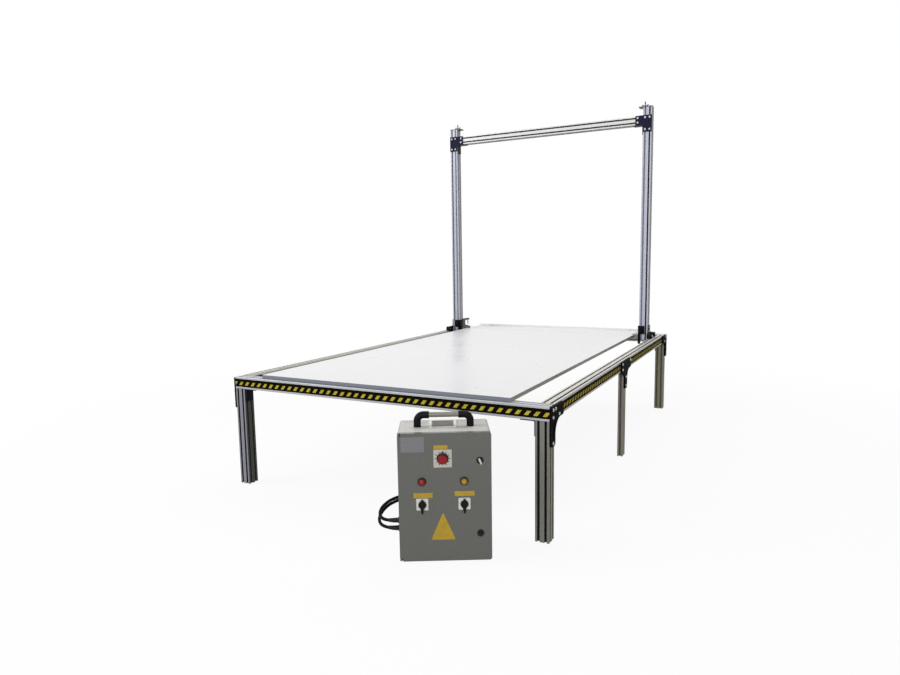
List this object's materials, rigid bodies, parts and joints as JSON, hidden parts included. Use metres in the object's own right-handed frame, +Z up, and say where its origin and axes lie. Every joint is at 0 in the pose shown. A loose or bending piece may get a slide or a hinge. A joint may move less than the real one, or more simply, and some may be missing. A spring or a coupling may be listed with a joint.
{
  "type": "hot wire cutter",
  "caption": "Foam cutting table of slotted profile with a rolling gantry that carries a heated wire on height-adjustable carriers, and a separate control cabinet.",
  "frame": {"origin": "centre of the machine's bounding box on the floor, measured without the free cords", "axes": "+Z up, +Y from the front beam to the rear beam along the gantry's travel, +X to the right when facing the front beam"},
  "size_m": [1.709, 3.0158, 2.187],
  "materials": {
    "profile": "anodised, satin",
    "board": "smooth laminate",
    "stop": "satin",
    "casting": "black powder coat",
    "bolt": "zinc plated",
    "angle": "black powder coat",
    "tape": "yellow and black hazard stripes",
    "cap_steel": "blackened plate with a bright stud",
    "carriage": "black powder coat",
    "axle": "zinc plated",
    "roller": "hard black plastic",
    "key": "sliding plastic",
    "carrier": "black powder coat",
    "knob": "black moulded",
    "post": "bent and drilled",
    "spring": "spring steel",
    "pulley": "turned",
    "insulator": "ribbed insulating plastic with a brass terminal",
    "wire": "resistance wire",
    "cabinet": "mid grey powder coat",
    "hinge": "coated like the housing",
    "handle": "black elbows and a grey grip tube",
    "vent": "light grey with dark slots",
    "foot": "moulded",
    "fittings": "light plates and dark blocks",
    "lamp": "clear lens, red on the left and amber on the right",
    "dial": "red cap on a black skirt",
    "switch_knob": "black moulded",
    "lock": "bright wing",
    "round_lock": "black insert",
    "core": "varnished laminations and taped winding",
    "gland": "grey nylon",
    "cord": "black sheath",
    "plug": "black moulded with plated pins",
    "connector": "black with a metal ring"
  },
  "bodies": {
    "table": {"front_beam": "profile", "rear_beam": "profile", "left_rail": "profile", "right_rail": "profile", "front_left_leg": "profile", "front_right_leg": "profile", "rear_left_leg": "profile", "rear_right_leg": "profile", "middle_leg": "profile", "board_bearers": "profile", "work_board": "board", "rear_stop": "stop", "side_brackets": "casting", "frame_bolts": "bolt", "inner_brackets": "angle", "hazard_tape": "tape", "cabinet_shell": "cabinet", "door_hinges": "hinge", "cabinet_handle": "handle", "top_vent": "vent", "cabinet_feet": "foot", "transformer": "core", "cable_glands": "gland", "mains_cord": "cord", "mains_coil": "cord", "mains_plug": "plug", "wire_cord": "cord", "wire_coil": "cord", "wire_connector": "connector"},
    "gantry": {"left_upright": "profile", "right_upright": "profile", "crossbar": "profile", "joint_plates": "carriage", "crossbar_brackets": "angle", "upright_caps": "cap_steel", "carriage_plates": "carriage", "roller_axles": "axle", "guide_keys": "key", "gantry_bolts": "bolt"},
    "front_left_wheel": {"front_left_roller": "roller"},
    "rear_left_wheel": {"rear_left_roller": "roller"},
    "front_right_wheel": {"front_right_roller": "roller"},
    "rear_right_wheel": {"rear_right_roller": "roller"},
    "left_wire_carrier": {"left_carrier": "carrier", "wire_post": "post", "tension_spring": "spring", "hot_wire": "wire"},
    "right_wire_carrier": {"right_carrier": "carrier", "wire_insulator": "insulator"},
    "left_clamp_knob": {"left_star_knob": "knob"},
    "right_clamp_knob": {"right_star_knob": "knob"},
    "pulley": {"guide_pulley": "pulley"},
    "door": {"cabinet_door": "cabinet", "panel_fittings": "fittings", "signal_lamps": "lamp"},
    "dial": {"dial_knob": "dial"},
    "left_switch": {"left_switch_knob": "switch_knob"},
    "right_switch": {"right_switch_knob": "switch_knob"},
    "upper_lock_core": {"upper_lock": "lock"},
    "lower_lock_core": {"lower_lock": "round_lock"}
  },
  "joints": [
    {"name": "gantry_slide", "type": "slide", "parent": "table", "child": "gantry", "axis": [0, 1, 0], "range_m": [-2.1, 0.1]},
    {"name": "front_left_wheel_spin", "type": "hinge", "parent": "gantry", "child": "front_left_wheel", "pos_m": [-0.793, 1.128, 0.5783], "axis": [1, 0, 0], "continuous": true},
    {"name": "rear_left_wheel_spin", "type": "hinge", "parent": "gantry", "child": "rear_left_wheel", "pos_m": [-0.793, 1.243, 0.5783], "axis": [1, 0, 0], "continuous": true},
    {"name": "front_right_wheel_spin", "type": "hinge", "parent": "gantry", "child": "front_right_wheel", "pos_m": [0.793, 1.163, 0.5783], "axis": [1, 0, 0], "continuous": true},
    {"name": "rear_right_wheel_spin", "type": "hinge", "parent": "gantry", "child": "rear_right_wheel", "pos_m": [0.793, 1.278, 0.5783], "axis": [1, 0, 0], "continuous": true},
    {"name": "left_carrier_slide", "type": "slide", "parent": "gantry", "child": "left_wire_carrier", "axis": [0, 0, 1], "range_m": [0, 1.3]},
    {"name": "right_carrier_slide", "type": "slide", "parent": "gantry", "child": "right_wire_carrier", "axis": [0, 0, 1], "range_m": [0, 1.3]},
    {"name": "left_knob_turn", "type": "hinge", "parent": "left_wire_carrier", "child": "left_clamp_knob", "pos_m": [-0.728, 1.168, 0.622], "axis": [0, -1, 0], "range_deg": [0, 360]},
    {"name": "right_knob_turn", "type": "hinge", "parent": "right_wire_carrier", "child": "right_clamp_knob", "pos_m": [0.728, 1.168, 0.622], "axis": [0, -1, 0], "range_deg": [0, 360]},
    {"name": "pulley_spin", "type": "hinge", "parent": "left_wire_carrier", "child": "pulley", "pos_m": [-0.637, 1.183, 0.593], "axis": [0, 1, 0], "continuous": true},
    {"name": "door_hinge", "type": "hinge", "parent": "table", "child": "door", "pos_m": [0.38462, -1.49541, 0.25], "axis": [0, 0, 1], "range_deg": [-110, 0]},
    {"name": "dial_turn", "type": "hinge", "parent": "door", "child": "dial", "pos_m": [0.5363, -1.43077, 0.403], "axis": [0.4848, -0.8746, 0], "range_deg": [-150, 150]},
    {"name": "left_switch_turn", "type": "hinge", "parent": "door", "child": "left_switch", "pos_m": [0.46721, -1.46907, 0.227], "axis": [0.4848, -0.8746, 0], "range_deg": [0, 90]},
    {"name": "right_switch_turn", "type": "hinge", "parent": "door", "child": "right_switch", "pos_m": [0.6054, -1.39247, 0.227], "axis": [0.4848, -0.8746, 0], "range_deg": [0, 90]},
    {"name": "upper_lock_turn", "type": "hinge", "parent": "door", "child": "upper_lock_core", "pos_m": [0.65787, -1.36338, 0.393], "axis": [0.4848, -0.8746, 0], "range_deg": [0, 90]},
    {"name": "lower_lock_turn", "type": "hinge", "parent": "door", "child": "lower_lock_core", "pos_m": [0.65787, -1.36338, 0.11], "axis": [0.4848, -0.8746, 0], "range_deg": [0, 90]}
  ],
  "couplings": [
    {"joint": "front_left_wheel_spin", "follows": "gantry_slide", "rad_per_m": -55.556},
    {"joint": "rear_left_wheel_spin", "follows": "gantry_slide", "rad_per_m": -55.556},
    {"joint": "front_right_wheel_spin", "follows": "gantry_slide", "rad_per_m": -55.556},
    {"joint": "rear_right_wheel_spin", "follows": "gantry_slide", "rad_per_m": -55.556},
    {"joint": "right_carrier_slide", "follows": "left_carrier_slide", "ratio": 1}
  ]
}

----

[What to produce] Print again each line of the listing above, exactly as it appears.

[Exercise result]
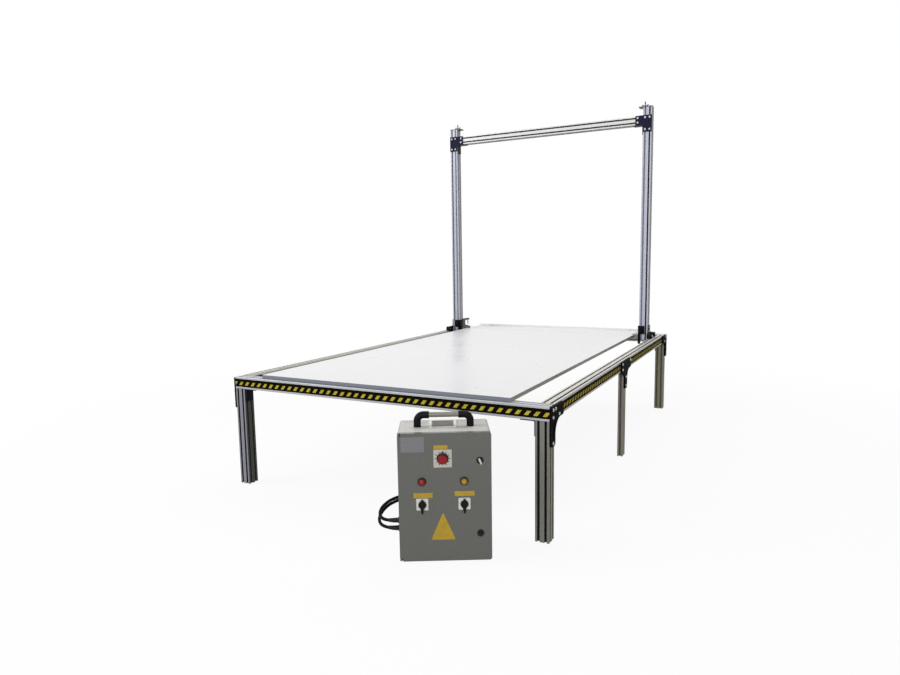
List this object's materials, rigid bodies, parts and joints as JSON, hidden parts included. Use metres in the object's own right-handed frame, +Z up, and say where its origin and axes lie. Every joint is at 0 in the pose shown. A loose or bending piece may get a slide or a hinge. A joint may move less than the real one, or more simply, and some may be missing. A spring or a coupling may be listed with a joint.
{
  "type": "hot wire cutter",
  "caption": "Foam cutting table of slotted profile with a rolling gantry that carries a heated wire on height-adjustable carriers, and a separate control cabinet.",
  "frame": {"origin": "centre of the machine's bounding box on the floor, measured without the free cords", "axes": "+Z up, +Y from the front beam to the rear beam along the gantry's travel, +X to the right when facing the front beam"},
  "size_m": [1.709, 3.0158, 2.187],
  "materials": {
    "profile": "anodised, satin",
    "board": "smooth laminate",
    "stop": "satin",
    "casting": "black powder coat",
    "bolt": "zinc plated",
    "angle": "black powder coat",
    "tape": "yellow and black hazard stripes",
    "cap_steel": "blackened plate with a bright stud",
    "carriage": "black powder coat",
    "axle": "zinc plated",
    "roller": "hard black plastic",
    "key": "sliding plastic",
    "carrier": "black powder coat",
    "knob": "black moulded",
    "post": "bent and drilled",
    "spring": "spring steel",
    "pulley": "turned",
    "insulator": "ribbed insulating plastic with a brass terminal",
    "wire": "resistance wire",
    "cabinet": "mid grey powder coat",
    "hinge": "coated like the housing",
    "handle": "black elbows and a grey grip tube",
    "vent": "light grey with dark slots",
    "foot": "moulded",
    "fittings": "light plates and dark blocks",
    "lamp": "clear lens, red on the left and amber on the right",
    "dial": "red cap on a black skirt",
    "switch_knob": "black moulded",
    "lock": "bright wing",
    "round_lock": "black insert",
    "core": "varnished laminations and taped winding",
    "gland": "grey nylon",
    "cord": "black sheath",
    "plug": "black moulded with plated pins",
    "connector": "black with a metal ring"
  },
  "bodies": {
    "table": {"front_beam": "profile", "rear_beam": "profile", "left_rail": "profile", "right_rail": "profile", "front_left_leg": "profile", "front_right_leg": "profile", "rear_left_leg": "profile", "rear_right_leg": "profile", "middle_leg": "profile", "board_bearers": "profile", "work_board": "board", "rear_stop": "stop", "side_brackets": "casting", "frame_bolts": "bolt", "inner_brackets": "angle", "hazard_tape": "tape", "cabinet_shell": "cabinet", "door_hinges": "hinge", "cabinet_handle": "handle", "top_vent": "vent", "cabinet_feet": "foot", "transformer": "core", "cable_glands": "gland", "mains_cord": "cord", "mains_coil": "cord", "mains_plug": "plug", "wire_cord": "cord", "wire_coil": "cord", "wire_connector": "connector"},
    "gantry": {"left_upright": "profile", "right_upright": "profile", "crossbar": "profile", "joint_plates": "carriage", "crossbar_brackets": "angle", "upright_caps": "cap_steel", "carriage_plates": "carriage", "roller_axles": "axle", "guide_keys": "key", "gantry_bolts": "bolt"},
    "front_left_wheel": {"front_left_roller": "roller"},
    "rear_left_wheel": {"rear_left_roller": "roller"},
    "front_right_wheel": {"front_right_roller": "roller"},
    "rear_right_wheel": {"rear_right_roller": "roller"},
    "left_wire_carrier": {"left_carrier": "carrier", "wire_post": "post", "tension_spring": "spring", "hot_wire": "wire"},
    "right_wire_carrier": {"right_carrier": "carrier", "wire_insulator": "insulator"},
    "left_clamp_knob": {"left_star_knob": "knob"},
    "right_clamp_knob": {"right_star_knob": "knob"},
    "pulley": {"guide_pulley": "pulley"},
    "door": {"cabinet_door": "cabinet", "panel_fittings": "fittings", "signal_lamps": "lamp"},
    "dial": {"dial_knob": "dial"},
    "left_switch": {"left_switch_knob": "switch_knob"},
    "right_switch": {"right_switch_knob": "switch_knob"},
    "upper_lock_core": {"upper_lock": "lock"},
    "lower_lock_core": {"lower_lock": "round_lock"}
  },
  "joints": [
    {"name": "gantry_slide", "type": "slide", "parent": "table", "child": "gantry", "axis": [0, 1, 0], "range_m": [-2.1, 0.1]},
    {"name": "front_left_wheel_spin", "type": "hinge", "parent": "gantry", "child": "front_left_wheel", "pos_m": [-0.793, 1.128, 0.5783], "axis": [1, 0, 0], "continuous": true},
    {"name": "rear_left_wheel_spin", "type": "hinge", "parent": "gantry", "child": "rear_left_wheel", "pos_m": [-0.793, 1.243, 0.5783], "axis": [1, 0, 0], "continuous": true},
    {"name": "front_right_wheel_spin", "type": "hinge", "parent": "gantry", "child": "front_right_wheel", "pos_m": [0.793, 1.163, 0.5783], "axis": [1, 0, 0], "continuous": true},
    {"name": "rear_right_wheel_spin", "type": "hinge", "parent": "gantry", "child": "rear_right_wheel", "pos_m": [0.793, 1.278, 0.5783], "axis": [1, 0, 0], "continuous": true},
    {"name": "left_carrier_slide", "type": "slide", "parent": "gantry", "child": "left_wire_carrier", "axis": [0, 0, 1], "range_m": [0, 1.3]},
    {"name": "right_carrier_slide", "type": "slide", "parent": "gantry", "child": "right_wire_carrier", "axis": [0, 0, 1], "range_m": [0, 1.3]},
    {"name": "left_knob_turn", "type": "hinge", "parent": "left_wire_carrier", "child": "left_clamp_knob", "pos_m": [-0.728, 1.168, 0.622], "axis": [0, -1, 0], "range_deg": [0, 360]},
    {"name": "right_knob_turn", "type": "hinge", "parent": "right_wire_carrier", "child": "right_clamp_knob", "pos_m": [0.728, 1.168, 0.622], "axis": [0, -1, 0], "range_deg": [0, 360]},
    {"name": "pulley_spin", "type": "hinge", "parent": "left_wire_carrier", "child": "pulley", "pos_m": [-0.637, 1.183, 0.593], "axis": [0, 1, 0], "continuous": true},
    {"name": "door_hinge", "type": "hinge", "parent": "table", "child": "door", "pos_m": [0.38462, -1.49541, 0.25], "axis": [0, 0, 1], "range_deg": [-110, 0]},
    {"name": "dial_turn", "type": "hinge", "parent": "door", "child": "dial", "pos_m": [0.5363, -1.43077, 0.403], "axis": [0.4848, -0.8746, 0], "range_deg": [-150, 150]},
    {"name": "left_switch_turn", "type": "hinge", "parent": "door", "child": "left_switch", "pos_m": [0.46721, -1.46907, 0.227], "axis": [0.4848, -0.8746, 0], "range_deg": [0, 90]},
    {"name": "right_switch_turn", "type": "hinge", "parent": "door", "child": "right_switch", "pos_m": [0.6054, -1.39247, 0.227], "axis": [0.4848, -0.8746, 0], "range_deg": [0, 90]},
    {"name": "upper_lock_turn", "type": "hinge", "parent": "door", "child": "upper_lock_core", "pos_m": [0.65787, -1.36338, 0.393], "axis": [0.4848, -0.8746, 0], "range_deg": [0, 90]},
    {"name": "lower_lock_turn", "type": "hinge", "parent": "door", "child": "lower_lock_core", "pos_m": [0.65787, -1.36338, 0.11], "axis": [0.4848, -0.8746, 0], "range_deg": [0, 90]}
  ],
  "couplings": [
    {"joint": "front_left_wheel_spin", "follows": "gantry_slide", "rad_per_m": -55.556},
    {"joint": "rear_left_wheel_spin", "follows": "gantry_slide", "rad_per_m": -55.556},
    {"joint": "front_right_wheel_spin", "follows": "gantry_slide", "rad_per_m": -55.556},
    {"joint": "rear_right_wheel_spin", "follows": "gantry_slide", "rad_per_m": -55.556},
    {"joint": "right_carrier_slide", "follows": "left_carrier_slide", "ratio": 1}
  ]
}